Write out the lines from the top of the material through the line with "slot_w = 7; // [5:0.1:8]", exactly and with nothing added.

▽

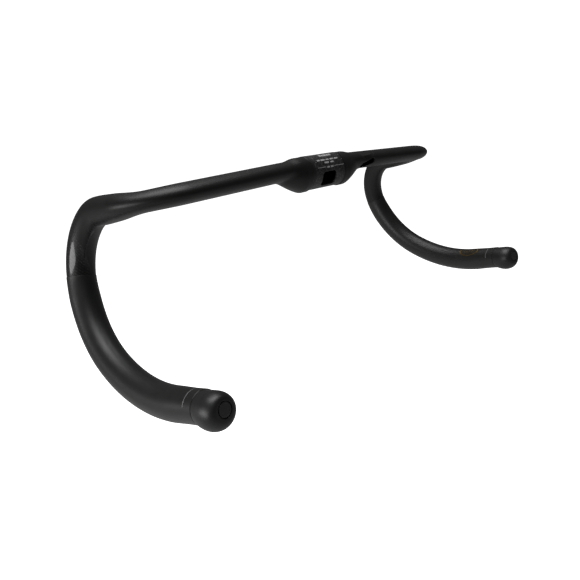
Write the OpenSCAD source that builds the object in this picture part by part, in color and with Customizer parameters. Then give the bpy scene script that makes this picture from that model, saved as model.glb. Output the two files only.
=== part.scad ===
// Drop handlebar for a road bicycle: a moulded carbon bar with oval tops, flared drops and
// expanding end plugs. Millimetres. Origin at the centre of the stem clamp zone, +X to the
// rider's right, +Y forwards, +Z up.

/* [Clamp zone] */
// Diameter that the stem clamps
clamp_d = 31.8; // [31.7:0.05:31.9]
// Length of the grip-textured zone
clamp_len = 43; // [40:1:48]
// Width of the cable window along the bar
window_w = 19; // [12:1:20]
// Height of the cable window round the bar
window_h = 14; // [10:1:15]
// Corner radius of the cable window
window_r = 4; // [2:0.5:4.5]
// Angle of the window below the rear of the bar
window_angle = 24; // [15:1:40]

/* [Tops] */
// Distance from the centre to the start of the blend from round to oval
blend_start = 29; // [26:1:32]
// Length of that blend
blend_len = 27; // [20:1:36]
// Height of the oval's centre above the clamp axis, at the end of the blend
top_rise = 4.4; // [3:0.1:7]
// How far the oval's centre drops again by the corner
top_fall = 2.8; // [0:0.1:5]
// Distance from the centre to the start of the corner
top_end = 150; // [140:1:160]
// Chord of the oval beside the clamp zone
chord_inner = 25; // [22:1:30]
// Chord of the oval at the corner
chord_outer = 33; // [28:1:36]
// Thickness of the oval beside the clamp zone
thick_inner = 17.3; // [15:0.1:18]
// Thickness of the oval at the corner
thick_outer = 17; // [15:0.1:18]
// Nose-down pitch of the oval
top_pitch = 4; // [0:0.5:8]
// Length of the cable slot in the right top
slot_len = 19; // [16:1:26]
// Width of the cable slot in the right top
slot_w = 7; // [5:0.1:8]

/* [Corners and ramps] */
// Distance from the centre to the lever zone's centreline at the corner
half_width = 188.8; // [180:0.2:195]
// Outward angle of the ramp
toe_out = 7.1; // [0:0.1:10]
// Downward slope of the ramp
ramp_slope = 9.4; // [0:0.2:14]
// Length of the ramp between the corner and the hook
ramp_len = 30; // [24:1:36]

/* [Hooks and drops] */
// Outward lean of the hook, seen from the front
flare = 13.5; // [0:0.1:20]
// Radius of the hook's first bend
bend1_r = 30; // [26:1:36]
// Angle of the hook's first bend
bend1_a = 24; // [18:1:30]
// Radius of the hook's second bend
bend2_r = 50.4; // [46:0.2:58]
// Angle of the hook's second bend
bend2_a = 80.2; // [74:0.2:92]
// Share of the second bend that belongs to the lever zone
bend2_split = 0.89; // [0.7:0.01:0.92]
// Radius of the upper part of the drop
drop_bend_r = 101.4; // [90:0.2:140]
// Angle of the upper part of the drop
drop_bend_a = 46.6; // [40:0.2:52]
// Radius of the lower part of the drop
low_bend_r = 153.6; // [120:0.2:180]
// Angle of the lower part of the drop
low_bend_a = 35.3; // [25:0.1:40]
// Length of the straight end
end_len = 29.2; // [28:0.1:40]
// Tube diameter in the lever zone
lever_d = 24.2; // [23.8:0.1:24.6]
// Tube diameter in the drop
drop_d = 25.8; // [25:0.1:26.4]
// Tube diameter at the mouth
end_d = 24.4; // [23.8:0.1:24.8]
// Length of the taper from the drop to the mouth's diameter
taper_len = 18; // [10:1:24]
// Wall of the moulded tube
wall = 2; // [1.8:0.1:2.4]
// Bore that the end plug sits in
plug_bore_d = 20.4; // [20:0.1:20.8]

/* [Splice sleeves] */
// Length of each bonded splice sleeve
splice_len = 14; // [10:1:16]
// Wall of each splice sleeve
splice_wall = 1.4; // [1:0.1:2]
// Glue gap round each splice sleeve
glue_gap = 0.15; // [0.1:0.05:0.3]

/* [End plugs] */
// Diameter of the plug's head
head_d = 26.4; // [26:0.2:28]
// Length of the plug's head
head_len = 20.5; // [18:0.5:24]
// Distance from the mouth to the widest place of the head
belly_z = 10; // [6:0.5:12]
// How far the head sits below the tube's axis
head_drop = 1.6; // [0:0.1:1.6]
// Diameter of the round tip cap
tip_d = 10; // [9:0.2:11]
// Diameter of the recess for the tip cap and the bolt's head
recess_d = 11.4; // [11.2:0.2:12]
// Diameter of the expander bolt
bolt_d = 5; // [4:0.5:6]
// Pitch of the expander bolt's thread
bolt_pitch = 0.8; // [0.7:0.05:1]
// Diameter of the expander sleeve
expander_d = 20; // [19.6:0.1:20]
// Length of the expander sleeve
expander_len = 20; // [16:1:22]

/* [Hidden] */
$fn = 64;

clamp_r = clamp_d / 2;
clamp_half = clamp_len / 2;
lever_r = lever_d / 2;
drop_r = drop_d / 2;
end_r = end_d / 2;
plug_bore_r = plug_bore_d / 2;
blend_end = blend_start + blend_len;
ring_sides = 36;
top_steps = 20;
corner_steps = 9;
ramp_steps = 4;
bend1_steps = 5;
// Neighbouring bends overlap by this much and differ by this much in radius, so that they fuse.
lap = 0.3;
fuse_step = 0.15;

carbon_matt = [0.09, 0.09, 0.095];
carbon_gloss = [0.13, 0.13, 0.14];
carbon_raw = [0.18, 0.18, 0.19];
plug_rubber = [0.12, 0.12, 0.12];
dark_metal = [0.25, 0.25, 0.27];

function unit(v) = v / norm(v);
function mix(a, b, k) = a * (1 - k) + b * k;
function smooth(t) = let (k = min(max(t, 0), 1)) k * k * (3 - 2 * k);

// Right top: the centreline and half sizes [along the chord, across it] at distance x.
function blend(x) = smooth((x - blend_start) / blend_len);
function outward(x) = max(0, (x - blend_end) / (top_end - blend_end));
function top_point(x) = [x, 0, top_rise * blend(x) - top_fall * outward(x)];
function top_half(x) = [
    mix(clamp_r, mix(chord_inner, chord_outer, outward(x)) / 2, blend(x)),
    mix(clamp_r, mix(thick_inner, thick_outer, outward(x)) / 2, blend(x))
];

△

§ Solution for this exercise
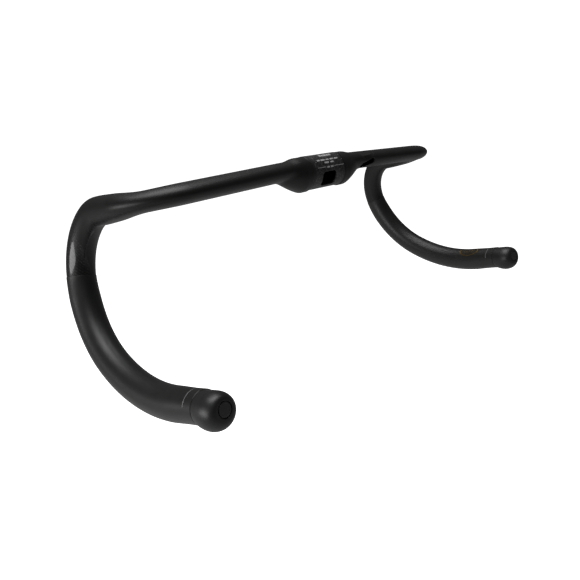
Write the OpenSCAD source that builds the object in this picture part by part, in color and with Customizer parameters. Then give the bpy scene script that makes this picture from that model, saved as model.glb. Output the two files only.
=== part.scad ===
// Drop handlebar for a road bicycle: a moulded carbon bar with oval tops, flared drops and
// expanding end plugs. Millimetres. Origin at the centre of the stem clamp zone, +X to the
// rider's right, +Y forwards, +Z up.

/* [Clamp zone] */
// Diameter that the stem clamps
clamp_d = 31.8; // [31.7:0.05:31.9]
// Length of the grip-textured zone
clamp_len = 43; // [40:1:48]
// Width of the cable window along the bar
window_w = 19; // [12:1:20]
// Height of the cable window round the bar
window_h = 14; // [10:1:15]
// Corner radius of the cable window
window_r = 4; // [2:0.5:4.5]
// Angle of the window below the rear of the bar
window_angle = 24; // [15:1:40]

/* [Tops] */
// Distance from the centre to the start of the blend from round to oval
blend_start = 29; // [26:1:32]
// Length of that blend
blend_len = 27; // [20:1:36]
// Height of the oval's centre above the clamp axis, at the end of the blend
top_rise = 4.4; // [3:0.1:7]
// How far the oval's centre drops again by the corner
top_fall = 2.8; // [0:0.1:5]
// Distance from the centre to the start of the corner
top_end = 150; // [140:1:160]
// Chord of the oval beside the clamp zone
chord_inner = 25; // [22:1:30]
// Chord of the oval at the corner
chord_outer = 33; // [28:1:36]
// Thickness of the oval beside the clamp zone
thick_inner = 17.3; // [15:0.1:18]
// Thickness of the oval at the corner
thick_outer = 17; // [15:0.1:18]
// Nose-down pitch of the oval
top_pitch = 4; // [0:0.5:8]
// Length of the cable slot in the right top
slot_len = 19; // [16:1:26]
// Width of the cable slot in the right top
slot_w = 7; // [5:0.1:8]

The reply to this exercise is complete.